Chapter 36, Problem 50CP

Slit 1 of a double-slit is wider than slit 2 so that the light from slit 1 has an amplitude exactly 3 times that of the light from slit 2. Show that Equation 36.9 is replaced by the following equation for this situation:

$I=I_{\max }\left[1+3{\cos }^2\left(\frac{\pi d\sin \theta }{\lambda }\right)\right]$

Begin by assuming that the total magnitude of the electric field at point P on the screen in Figure 36.4 is the superposition of two waves, with electric field magnitudes

$E_1=3E_0\sin \omega t{E}_2=E_0\sin (\omega t+\varphi )$

The phase angle ϕ in E₂ is due to the extra path length traveled by the lower beam in Figure 36.4. You will need to evaluate the integral of the square of the sine function over one period.
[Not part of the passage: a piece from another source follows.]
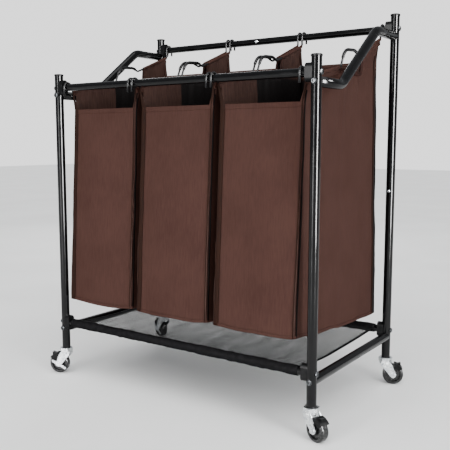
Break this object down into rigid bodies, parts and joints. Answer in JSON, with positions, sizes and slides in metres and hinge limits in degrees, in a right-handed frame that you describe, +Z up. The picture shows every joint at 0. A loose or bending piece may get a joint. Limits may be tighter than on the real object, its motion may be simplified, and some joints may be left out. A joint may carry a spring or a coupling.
{
  "type": "laundry sorter on wheels",
  "caption": "Tube-frame laundry sorter on swivel casters, with lift-off fabric bags on wire hangers and a mesh shelf below.",
  "frame": {"origin": "on the floor, under the middle of the frame", "axes": "+X along the rails to the right seen from the front, +Y from the low front posts to the tall back posts, +Z up"},
  "size_m": [0.7328, 0.4134, 0.82],
  "materials": {
    "powder_coat_black": "gloss black powder-coated steel tube",
    "plastic_black": "moulded black plastic",
    "zinc_plate": "bright zinc-plated steel",
    "inner_steel": "plain steel inside the tubes",
    "wheel_black": "glossy moulded black wheel",
    "bag_fabric": "woven brown polyester with a coated lining",
    "wire_black": "black vinyl-dipped steel wire",
    "mesh_black": "open black polyester mesh"
  },
  "bodies": {
    "frame": {"front_left_upper_post": "powder_coat_black", "front_left_lower_post": "powder_coat_black", "front_right_upper_post": "powder_coat_black", "front_right_lower_post": "powder_coat_black", "back_left_upper_post": "powder_coat_black", "back_left_lower_post": "powder_coat_black", "back_right_upper_post": "powder_coat_black", "back_right_lower_post": "powder_coat_black", "left_side_handle": "powder_coat_black", "left_cross_tube": "powder_coat_black", "right_side_handle": "powder_coat_black", "right_cross_tube": "powder_coat_black", "front_top_rail_left": "powder_coat_black", "front_bottom_rail_left": "powder_coat_black", "front_top_rail_right": "powder_coat_black", "front_bottom_rail_right": "powder_coat_black", "back_top_rail_left": "powder_coat_black", "back_bottom_rail_left": "powder_coat_black", "back_top_rail_right": "powder_coat_black", "back_bottom_rail_right": "powder_coat_black", "post_caps": "plastic_black", "post_sleeves": "inner_steel", "button_clips": "inner_steel", "rail_sleeves": "inner_steel", "rail_screws": "zinc_plate", "rail_saddles": "plastic_black", "frame_bolts": "zinc_plate", "tube_end_nuts": "inner_steel", "stem_sockets": "plastic_black", "caster_stems": "zinc_plate", "shelf_mesh": "mesh_black"},
    "front_left_caster": {"front_left_fork": "zinc_plate", "front_left_wheel_hood": "plastic_black", "front_left_axle_bolt": "zinc_plate"},
    "front_left_wheel": {"front_left_wheel": "wheel_black"},
    "front_left_lock_lever": {"front_left_lock_lever": "zinc_plate"},
    "front_left_snap_button": {"front_left_snap_button": "zinc_plate"},
    "front_right_caster": {"front_right_fork": "zinc_plate", "front_right_wheel_hood": "plastic_black", "front_right_axle_bolt": "zinc_plate"},
    "front_right_wheel": {"front_right_wheel": "wheel_black"},
    "front_right_snap_button": {"front_right_snap_button": "zinc_plate"},
    "back_left_caster": {"back_left_fork": "zinc_plate", "back_left_wheel_hood": "plastic_black", "back_left_axle_bolt": "zinc_plate"},
    "back_left_wheel": {"back_left_wheel": "wheel_black"},
    "back_left_lock_lever": {"back_left_lock_lever": "zinc_plate"},
    "back_left_snap_button": {"back_left_snap_button": "zinc_plate"},
    "back_right_caster": {"back_right_fork": "zinc_plate", "back_right_wheel_hood": "plastic_black", "back_right_axle_bolt": "zinc_plate"},
    "back_right_wheel": {"back_right_wheel": "wheel_black"},
    "back_right_snap_button": {"back_right_snap_button": "zinc_plate"},
    "left_bag": {"left_bag": "bag_fabric", "left_bag_hangers": "wire_black"},
    "middle_bag": {"middle_bag": "bag_fabric", "middle_bag_hangers": "wire_black"},
    "right_bag": {"right_bag": "bag_fabric", "right_bag_hangers": "wire_black"}
  },
  "joints": [
    {"name": "front_left_caster_swivel", "type": "hinge", "parent": "frame", "child": "front_left_caster", "pos_m": [-0.327, -0.181, 0.052], "axis": [0, 0, 1], "continuous": true},
    {"name": "front_left_wheel_spin", "type": "hinge", "parent": "front_left_caster", "child": "front_left_wheel", "pos_m": [-0.34241, -0.18818, 0.023], "axis": [0.4226, -0.9063, 0], "continuous": true},
    {"name": "front_left_lock", "type": "hinge", "parent": "front_left_caster", "child": "front_left_lock_lever", "pos_m": [-0.34241, -0.18818, 0.023], "axis": [0.4226, -0.9063, 0], "range_deg": [0, 30]},
    {"name": "front_left_snap_button_press", "type": "slide", "parent": "frame", "child": "front_left_snap_button", "axis": [0, -1, 0], "range_m": [0, 0.002], "stiffness_N_per_m": 400, "springref_m": -0.001},
    {"name": "front_right_caster_swivel", "type": "hinge", "parent": "frame", "child": "front_right_caster", "pos_m": [0.327, -0.181, 0.052], "axis": [0, 0, 1], "continuous": true},
    {"name": "front_right_wheel_spin", "type": "hinge", "parent": "front_right_caster", "child": "front_right_wheel", "pos_m": [0.34297, -0.18681, 0.023], "axis": [0.342, 0.9397, 0], "continuous": true},
    {"name": "front_right_snap_button_press", "type": "slide", "parent": "frame", "child": "front_right_snap_button", "axis": [0, -1, 0], "range_m": [0, 0.002], "stiffness_N_per_m": 400, "springref_m": -0.001},
    {"name": "back_left_caster_swivel", "type": "hinge", "parent": "frame", "child": "back_left_caster", "pos_m": [-0.327, 0.181, 0.052], "axis": [0, 0, 1], "continuous": true},
    {"name": "back_left_wheel_spin", "type": "hinge", "parent": "back_left_caster", "child": "back_left_wheel", "pos_m": [-0.34297, 0.18681, 0.023], "axis": [-0.342, -0.9397, 0], "continuous": true},
    {"name": "back_left_lock", "type": "hinge", "parent": "back_left_caster", "child": "back_left_lock_lever", "pos_m": [-0.34297, 0.18681, 0.023], "axis": [-0.342, -0.9397, 0], "range_deg": [0, 30]},
    {"name": "back_left_snap_button_press", "type": "slide", "parent": "frame", "child": "back_left_snap_button", "axis": [0, 1, 0], "range_m": [0, 0.002], "stiffness_N_per_m": 400, "springref_m": -0.001},
    {"name": "back_right_caster_swivel", "type": "hinge", "parent": "frame", "child": "back_right_caster", "pos_m": [0.327, 0.181, 0.052], "axis": [0, 0, 1], "continuous": true},
    {"name": "back_right_wheel_spin", "type": "hinge", "parent": "back_right_caster", "child": "back_right_wheel", "pos_m": [0.34241, 0.18818, 0.023], "axis": [-0.4226, 0.9063, 0], "continuous": true},
    {"name": "back_right_snap_button_press", "type": "slide", "parent": "frame", "child": "back_right_snap_button", "axis": [0, 1, 0], "range_m": [0, 0.002], "stiffness_N_per_m": 400, "springref_m": -0.001},
    {"name": "left_bag_lift", "type": "slide", "parent": "frame", "child": "left_bag", "axis": [0, 0, 1], "range_m": [0, 0.15]},
    {"name": "middle_bag_lift", "type": "slide", "parent": "frame", "child": "middle_bag", "axis": [0, 0, 1], "range_m": [0, 0.15]},
    {"name": "right_bag_lift", "type": "slide", "parent": "frame", "child": "right_bag", "axis": [0, 0, 1], "range_m": [0, 0.15]}
  ]
}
Refer to Figure 32.5 for an easy way to perform this evaluation. You might find the following trigonometric identities helpful:

$\begin{array}{c}\sin A+\sin B=2\sin \left(\frac{A+B}{2}\right)\cos \left(\frac{A-B}{2}\right)\\ \sin (A+B)=\sin A\cos B+\cos A\sin B\\ \cos A=2{\cos }^2\left(\frac{A}{2}\right)-1\end{array}$